Beyond looks, language is believed to be a significant deterrent in casting actors from the Northeast. But Banerjee believes that it’s changing now. “We make films and shows for all of India and not just for one region. And, people speak Hindi with accents everywhere. More over, I think OTT shows have gotten the audience used to subtitles,” he adds.

It’s been six years since its release but it’s impossible to talk about northeast representation in Bollywood and not talk about Mary Kom where a Punjabi actress was cast to play a Manipuri boxer. To make the actress ‘look more Manipuri’, her make-up artist Uday Shirali “brightened her complexion, gave her smaller eyes” and added freckles. When the makers were asked why they didn’t cast someone from the state, the film’s Rs 180 crore budget was given as the reason. “I think the makers of Mary Kom were trying to cast a North Eastern actress in the starring role, but then the budget of the film became really small. So, that’s when they decided to cast a commercial actor, who can pull the film, and make the budget bigger,” said Priyanka in an interview to CNN-IBN.

It was obvious that Mary Kom’s commercials edged out the need for authenticity in casting. “It’s the producer’s choice. If you want to be authentic to the story you are telling, you’ll make it within the budget that you’ll be able to recover. A film like Mary Kom didn’t need such a large budget. At the end of the day, the film is celebrating Mary Kom, who is Manipuri. The film can’t be bigger than its subject,” says Lahiri.
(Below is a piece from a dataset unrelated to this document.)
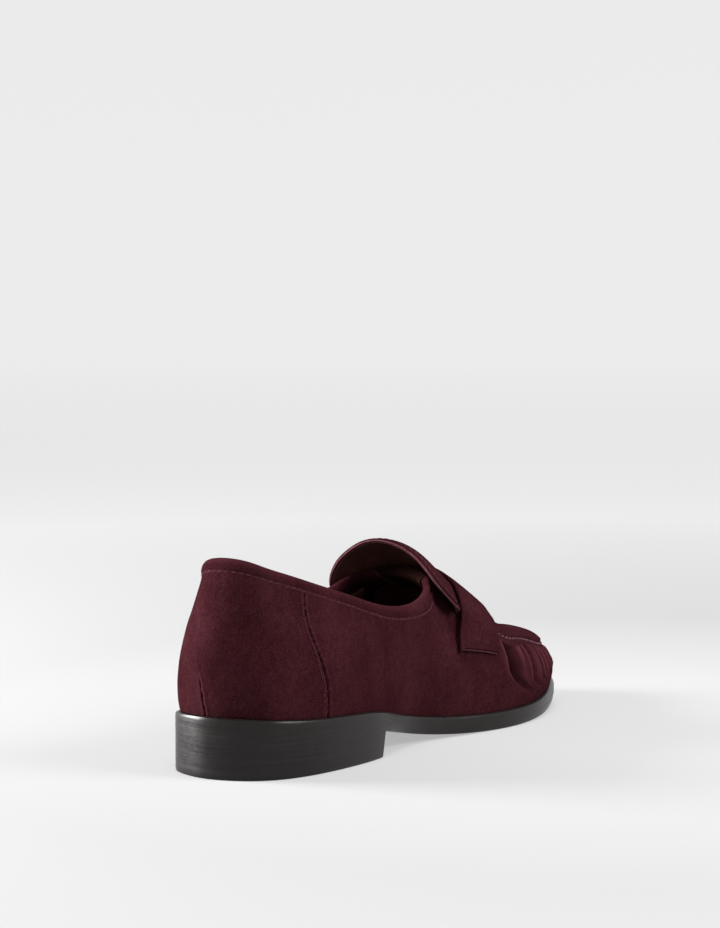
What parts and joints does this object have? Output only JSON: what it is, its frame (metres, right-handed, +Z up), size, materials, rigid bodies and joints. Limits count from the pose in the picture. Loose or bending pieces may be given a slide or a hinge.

Authenticity is where Axone scores and how! There’s a lovely scene where a group of friends call different people at the same time. They are all speaking in their own dialect. Kharkongor roped in a dialect coach who picked the most different sounding languages to follow each other so the audience would pick up on the subtle differences, even if they didn’t understand the languages. Hindi films are a long way from educating their audience on the differences between Bodo, Apatani, Kokborok, Ao Naga, Khasi, Tangkhul or Meitei. For now, they are all lumped together under the umbrella of the northeast and the only way to change that is to see more of their stories on our screens.